---------- RECORDS FOR THIS EXERCISE

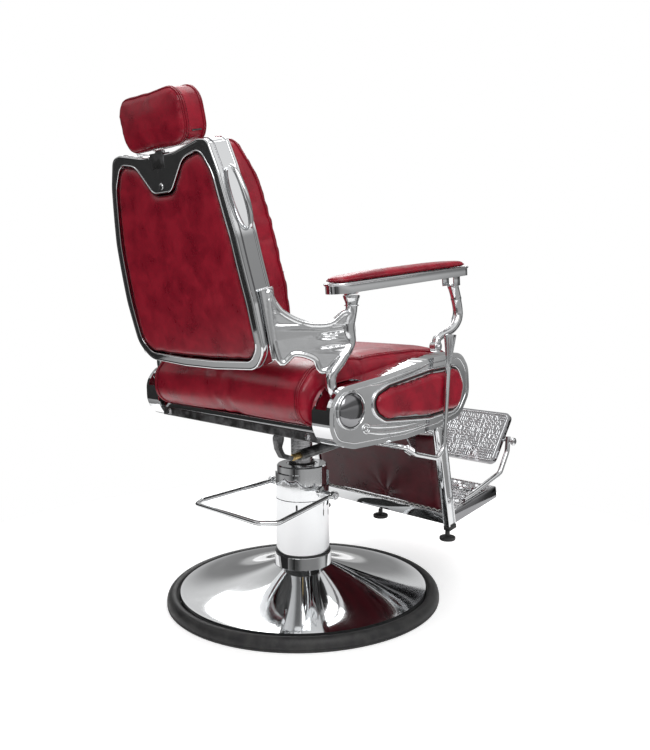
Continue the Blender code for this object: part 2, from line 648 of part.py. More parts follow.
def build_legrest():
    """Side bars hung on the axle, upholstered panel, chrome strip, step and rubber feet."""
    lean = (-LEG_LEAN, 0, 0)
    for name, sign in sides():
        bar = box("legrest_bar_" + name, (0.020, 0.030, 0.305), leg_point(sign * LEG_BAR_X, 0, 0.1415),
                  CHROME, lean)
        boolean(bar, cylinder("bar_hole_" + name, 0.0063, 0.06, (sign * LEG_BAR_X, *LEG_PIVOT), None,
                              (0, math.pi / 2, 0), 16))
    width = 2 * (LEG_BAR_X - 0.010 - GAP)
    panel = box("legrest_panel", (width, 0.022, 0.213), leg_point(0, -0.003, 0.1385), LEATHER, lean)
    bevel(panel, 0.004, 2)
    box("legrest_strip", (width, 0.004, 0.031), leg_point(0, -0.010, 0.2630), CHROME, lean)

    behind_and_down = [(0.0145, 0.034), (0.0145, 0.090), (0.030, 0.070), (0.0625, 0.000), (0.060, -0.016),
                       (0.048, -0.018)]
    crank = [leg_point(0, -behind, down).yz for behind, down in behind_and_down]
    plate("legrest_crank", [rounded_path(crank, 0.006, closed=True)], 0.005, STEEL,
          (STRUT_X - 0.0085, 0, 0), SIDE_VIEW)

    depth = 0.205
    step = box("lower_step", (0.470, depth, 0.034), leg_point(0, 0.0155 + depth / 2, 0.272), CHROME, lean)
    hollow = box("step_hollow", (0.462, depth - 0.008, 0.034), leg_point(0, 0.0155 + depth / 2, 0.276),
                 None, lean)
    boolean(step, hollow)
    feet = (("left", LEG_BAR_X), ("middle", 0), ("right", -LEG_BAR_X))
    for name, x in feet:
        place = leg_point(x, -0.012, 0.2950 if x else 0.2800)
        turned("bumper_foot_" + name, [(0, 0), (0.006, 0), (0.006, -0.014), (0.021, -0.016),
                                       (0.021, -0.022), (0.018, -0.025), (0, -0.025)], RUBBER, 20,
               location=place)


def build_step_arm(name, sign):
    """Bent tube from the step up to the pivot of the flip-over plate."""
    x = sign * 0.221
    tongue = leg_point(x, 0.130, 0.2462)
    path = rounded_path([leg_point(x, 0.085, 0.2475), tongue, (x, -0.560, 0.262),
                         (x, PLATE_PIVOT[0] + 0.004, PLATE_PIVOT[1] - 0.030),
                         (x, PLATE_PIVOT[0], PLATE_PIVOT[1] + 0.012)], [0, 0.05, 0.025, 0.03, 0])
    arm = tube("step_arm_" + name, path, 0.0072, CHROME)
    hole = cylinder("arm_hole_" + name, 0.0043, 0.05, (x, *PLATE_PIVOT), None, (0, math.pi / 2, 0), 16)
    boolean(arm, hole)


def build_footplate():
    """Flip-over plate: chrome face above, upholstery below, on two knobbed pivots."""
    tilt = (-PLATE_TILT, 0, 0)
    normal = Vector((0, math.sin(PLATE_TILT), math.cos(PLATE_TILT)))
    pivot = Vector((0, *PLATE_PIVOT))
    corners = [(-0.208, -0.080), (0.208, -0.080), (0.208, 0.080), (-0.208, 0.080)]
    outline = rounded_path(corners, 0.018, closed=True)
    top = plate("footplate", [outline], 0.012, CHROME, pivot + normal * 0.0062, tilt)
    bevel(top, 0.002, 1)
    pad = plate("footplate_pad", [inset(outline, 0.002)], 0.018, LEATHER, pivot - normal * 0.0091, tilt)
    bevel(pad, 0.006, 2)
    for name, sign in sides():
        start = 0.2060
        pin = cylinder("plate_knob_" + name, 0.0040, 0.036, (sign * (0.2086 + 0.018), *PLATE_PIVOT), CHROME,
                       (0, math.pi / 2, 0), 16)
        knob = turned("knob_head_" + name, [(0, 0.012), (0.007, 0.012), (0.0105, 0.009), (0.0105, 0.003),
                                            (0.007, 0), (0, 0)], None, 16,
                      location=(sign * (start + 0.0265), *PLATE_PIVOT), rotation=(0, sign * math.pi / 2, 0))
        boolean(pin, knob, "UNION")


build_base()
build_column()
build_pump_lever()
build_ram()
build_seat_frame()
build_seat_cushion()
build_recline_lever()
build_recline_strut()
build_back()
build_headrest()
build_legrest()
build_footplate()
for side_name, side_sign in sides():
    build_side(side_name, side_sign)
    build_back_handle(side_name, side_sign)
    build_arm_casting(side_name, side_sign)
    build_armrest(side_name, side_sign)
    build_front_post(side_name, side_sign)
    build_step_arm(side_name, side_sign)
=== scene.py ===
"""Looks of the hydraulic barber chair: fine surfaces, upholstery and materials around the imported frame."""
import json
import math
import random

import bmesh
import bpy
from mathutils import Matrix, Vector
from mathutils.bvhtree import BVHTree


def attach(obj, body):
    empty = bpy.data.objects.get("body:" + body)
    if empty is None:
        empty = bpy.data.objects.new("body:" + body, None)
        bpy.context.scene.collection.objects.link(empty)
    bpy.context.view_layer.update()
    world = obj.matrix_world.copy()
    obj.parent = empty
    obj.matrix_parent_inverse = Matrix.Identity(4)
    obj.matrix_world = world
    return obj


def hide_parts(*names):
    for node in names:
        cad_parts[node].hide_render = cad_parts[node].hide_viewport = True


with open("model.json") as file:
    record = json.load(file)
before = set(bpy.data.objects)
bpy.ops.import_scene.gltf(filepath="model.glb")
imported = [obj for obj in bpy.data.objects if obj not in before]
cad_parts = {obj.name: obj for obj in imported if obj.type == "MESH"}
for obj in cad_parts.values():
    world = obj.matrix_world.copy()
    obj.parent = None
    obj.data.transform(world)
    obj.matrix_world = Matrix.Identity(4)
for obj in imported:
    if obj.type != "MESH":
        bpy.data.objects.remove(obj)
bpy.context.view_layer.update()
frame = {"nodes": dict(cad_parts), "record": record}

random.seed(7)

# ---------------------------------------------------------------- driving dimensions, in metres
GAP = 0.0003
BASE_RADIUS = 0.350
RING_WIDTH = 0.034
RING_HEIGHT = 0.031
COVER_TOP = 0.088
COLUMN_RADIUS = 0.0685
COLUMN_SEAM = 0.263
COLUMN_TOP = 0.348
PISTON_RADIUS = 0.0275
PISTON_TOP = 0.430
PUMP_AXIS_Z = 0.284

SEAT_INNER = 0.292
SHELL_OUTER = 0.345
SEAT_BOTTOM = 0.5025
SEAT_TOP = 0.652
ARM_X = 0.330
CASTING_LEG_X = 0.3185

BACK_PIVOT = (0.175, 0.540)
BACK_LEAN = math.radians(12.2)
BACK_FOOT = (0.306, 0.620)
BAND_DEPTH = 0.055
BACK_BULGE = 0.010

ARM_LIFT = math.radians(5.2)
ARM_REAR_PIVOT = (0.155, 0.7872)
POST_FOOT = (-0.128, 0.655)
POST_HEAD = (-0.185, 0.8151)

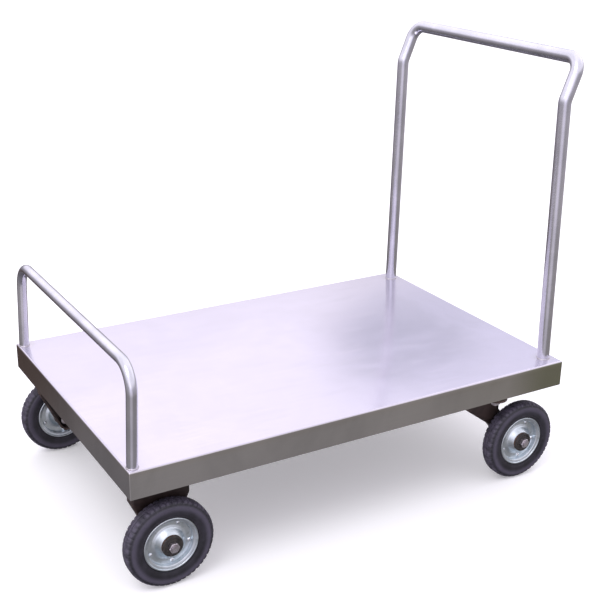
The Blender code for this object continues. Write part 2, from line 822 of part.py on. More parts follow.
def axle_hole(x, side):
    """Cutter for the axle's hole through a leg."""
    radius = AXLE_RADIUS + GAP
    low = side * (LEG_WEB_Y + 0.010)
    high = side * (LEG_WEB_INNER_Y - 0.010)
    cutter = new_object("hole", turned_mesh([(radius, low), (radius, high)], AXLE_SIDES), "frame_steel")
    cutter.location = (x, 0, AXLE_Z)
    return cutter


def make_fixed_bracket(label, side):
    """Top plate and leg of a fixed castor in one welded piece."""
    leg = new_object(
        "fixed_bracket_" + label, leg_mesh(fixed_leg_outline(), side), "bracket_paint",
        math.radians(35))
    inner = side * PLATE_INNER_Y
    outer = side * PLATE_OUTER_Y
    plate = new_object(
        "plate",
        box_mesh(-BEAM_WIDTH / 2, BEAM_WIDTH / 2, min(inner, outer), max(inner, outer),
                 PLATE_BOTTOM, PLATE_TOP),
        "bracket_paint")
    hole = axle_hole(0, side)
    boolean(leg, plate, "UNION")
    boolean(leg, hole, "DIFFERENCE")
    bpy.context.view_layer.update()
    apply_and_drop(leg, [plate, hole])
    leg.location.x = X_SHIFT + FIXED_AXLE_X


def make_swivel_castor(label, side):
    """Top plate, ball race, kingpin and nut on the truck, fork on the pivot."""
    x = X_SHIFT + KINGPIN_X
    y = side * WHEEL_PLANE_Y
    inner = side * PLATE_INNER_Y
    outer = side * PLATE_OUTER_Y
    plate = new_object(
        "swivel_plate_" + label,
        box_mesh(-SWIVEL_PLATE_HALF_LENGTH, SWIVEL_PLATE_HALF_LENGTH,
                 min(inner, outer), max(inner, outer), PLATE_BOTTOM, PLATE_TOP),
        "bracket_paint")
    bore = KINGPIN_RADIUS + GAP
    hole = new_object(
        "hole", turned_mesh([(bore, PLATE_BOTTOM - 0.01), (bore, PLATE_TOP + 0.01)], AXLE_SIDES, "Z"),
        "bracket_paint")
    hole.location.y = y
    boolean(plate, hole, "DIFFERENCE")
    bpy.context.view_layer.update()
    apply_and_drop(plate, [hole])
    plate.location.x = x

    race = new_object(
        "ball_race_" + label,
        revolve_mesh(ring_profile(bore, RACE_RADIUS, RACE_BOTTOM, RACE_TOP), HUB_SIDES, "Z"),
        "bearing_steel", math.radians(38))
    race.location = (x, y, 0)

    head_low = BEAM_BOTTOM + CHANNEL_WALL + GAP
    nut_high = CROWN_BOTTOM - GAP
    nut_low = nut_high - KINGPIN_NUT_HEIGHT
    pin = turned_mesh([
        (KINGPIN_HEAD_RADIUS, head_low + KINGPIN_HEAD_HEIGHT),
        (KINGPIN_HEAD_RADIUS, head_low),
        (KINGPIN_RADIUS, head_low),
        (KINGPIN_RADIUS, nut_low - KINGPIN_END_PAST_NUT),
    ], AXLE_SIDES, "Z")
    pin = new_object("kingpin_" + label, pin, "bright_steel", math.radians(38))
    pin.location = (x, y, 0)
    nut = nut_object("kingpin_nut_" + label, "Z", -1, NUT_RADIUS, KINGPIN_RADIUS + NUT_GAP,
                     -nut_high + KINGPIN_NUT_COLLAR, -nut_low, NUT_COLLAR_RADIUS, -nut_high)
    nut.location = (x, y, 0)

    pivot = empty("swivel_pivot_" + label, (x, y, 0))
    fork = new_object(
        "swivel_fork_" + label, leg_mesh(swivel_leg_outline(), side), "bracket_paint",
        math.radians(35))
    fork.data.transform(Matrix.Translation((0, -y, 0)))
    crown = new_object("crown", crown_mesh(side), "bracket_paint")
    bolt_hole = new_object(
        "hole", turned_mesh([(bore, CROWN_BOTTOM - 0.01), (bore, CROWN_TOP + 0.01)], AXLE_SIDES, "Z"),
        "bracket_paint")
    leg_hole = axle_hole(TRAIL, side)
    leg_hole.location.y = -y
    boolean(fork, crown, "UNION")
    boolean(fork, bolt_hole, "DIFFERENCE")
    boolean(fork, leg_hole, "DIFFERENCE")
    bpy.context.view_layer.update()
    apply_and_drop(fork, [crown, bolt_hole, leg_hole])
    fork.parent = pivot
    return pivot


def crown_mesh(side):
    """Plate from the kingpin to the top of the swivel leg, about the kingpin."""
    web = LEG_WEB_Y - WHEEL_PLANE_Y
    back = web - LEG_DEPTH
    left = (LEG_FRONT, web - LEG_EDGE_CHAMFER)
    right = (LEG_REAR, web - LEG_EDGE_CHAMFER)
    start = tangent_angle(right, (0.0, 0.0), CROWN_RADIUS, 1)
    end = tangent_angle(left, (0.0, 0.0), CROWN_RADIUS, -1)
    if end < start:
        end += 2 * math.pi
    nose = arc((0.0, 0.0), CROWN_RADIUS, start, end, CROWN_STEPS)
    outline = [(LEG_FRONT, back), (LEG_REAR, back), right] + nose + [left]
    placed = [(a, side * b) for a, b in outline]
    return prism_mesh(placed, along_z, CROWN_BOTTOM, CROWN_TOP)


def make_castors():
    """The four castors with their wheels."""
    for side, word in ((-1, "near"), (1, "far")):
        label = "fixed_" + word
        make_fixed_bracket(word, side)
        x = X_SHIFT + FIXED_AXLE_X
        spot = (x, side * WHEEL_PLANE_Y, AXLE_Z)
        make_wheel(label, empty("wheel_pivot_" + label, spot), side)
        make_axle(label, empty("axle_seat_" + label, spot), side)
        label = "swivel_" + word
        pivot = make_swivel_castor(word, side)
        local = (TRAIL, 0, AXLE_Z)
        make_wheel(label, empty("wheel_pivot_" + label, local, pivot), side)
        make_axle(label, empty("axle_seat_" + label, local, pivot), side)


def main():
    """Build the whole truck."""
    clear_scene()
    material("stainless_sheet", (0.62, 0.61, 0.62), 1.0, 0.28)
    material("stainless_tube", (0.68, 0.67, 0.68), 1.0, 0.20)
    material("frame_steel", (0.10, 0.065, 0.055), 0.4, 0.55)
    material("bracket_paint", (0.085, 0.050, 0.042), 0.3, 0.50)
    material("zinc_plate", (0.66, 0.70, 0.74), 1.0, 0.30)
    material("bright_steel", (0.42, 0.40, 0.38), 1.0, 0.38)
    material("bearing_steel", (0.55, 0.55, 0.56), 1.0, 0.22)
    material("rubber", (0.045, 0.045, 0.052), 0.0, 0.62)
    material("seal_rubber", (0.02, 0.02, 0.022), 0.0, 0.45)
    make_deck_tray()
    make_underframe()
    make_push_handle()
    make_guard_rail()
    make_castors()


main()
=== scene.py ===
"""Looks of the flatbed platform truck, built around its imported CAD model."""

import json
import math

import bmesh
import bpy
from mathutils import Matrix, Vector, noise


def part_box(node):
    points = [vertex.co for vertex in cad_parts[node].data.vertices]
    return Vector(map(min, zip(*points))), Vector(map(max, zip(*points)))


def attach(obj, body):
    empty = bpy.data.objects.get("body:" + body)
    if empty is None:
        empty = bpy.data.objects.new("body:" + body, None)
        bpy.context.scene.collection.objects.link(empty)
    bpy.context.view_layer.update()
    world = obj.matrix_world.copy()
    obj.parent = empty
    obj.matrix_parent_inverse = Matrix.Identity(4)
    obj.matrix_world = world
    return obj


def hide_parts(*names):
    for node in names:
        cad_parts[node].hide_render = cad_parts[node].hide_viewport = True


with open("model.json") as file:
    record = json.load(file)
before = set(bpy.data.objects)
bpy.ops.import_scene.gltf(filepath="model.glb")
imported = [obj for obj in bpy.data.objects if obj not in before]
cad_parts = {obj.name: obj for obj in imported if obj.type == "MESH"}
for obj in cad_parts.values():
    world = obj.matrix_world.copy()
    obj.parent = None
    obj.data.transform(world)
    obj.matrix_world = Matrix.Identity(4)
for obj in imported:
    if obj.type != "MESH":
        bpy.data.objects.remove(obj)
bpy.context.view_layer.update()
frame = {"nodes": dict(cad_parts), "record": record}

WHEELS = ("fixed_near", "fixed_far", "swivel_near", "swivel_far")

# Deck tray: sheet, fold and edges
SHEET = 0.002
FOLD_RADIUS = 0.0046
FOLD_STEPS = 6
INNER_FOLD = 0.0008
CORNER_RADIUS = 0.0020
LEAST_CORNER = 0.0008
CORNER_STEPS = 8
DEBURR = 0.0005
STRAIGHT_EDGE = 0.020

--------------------

WORK TO COMPLETE -
Take the listing above and repeat exactly the lines from the one containing "0.022), 0.0, 0.45)" through the one containing "zip(*points))), Vector(map(max, zip(*points)))", both included.

EXERCISE RESULT -
    material("seal_rubber", (0.02, 0.02, 0.022), 0.0, 0.45)
    make_deck_tray()
    make_underframe()
    make_push_handle()
    make_guard_rail()
    make_castors()


main()
=== scene.py ===
"""Looks of the flatbed platform truck, built around its imported CAD model."""

import json
import math

import bmesh
import bpy
from mathutils import Matrix, Vector, noise


def part_box(node):
    points = [vertex.co for vertex in cad_parts[node].data.vertices]
    return Vector(map(min, zip(*points))), Vector(map(max, zip(*points)))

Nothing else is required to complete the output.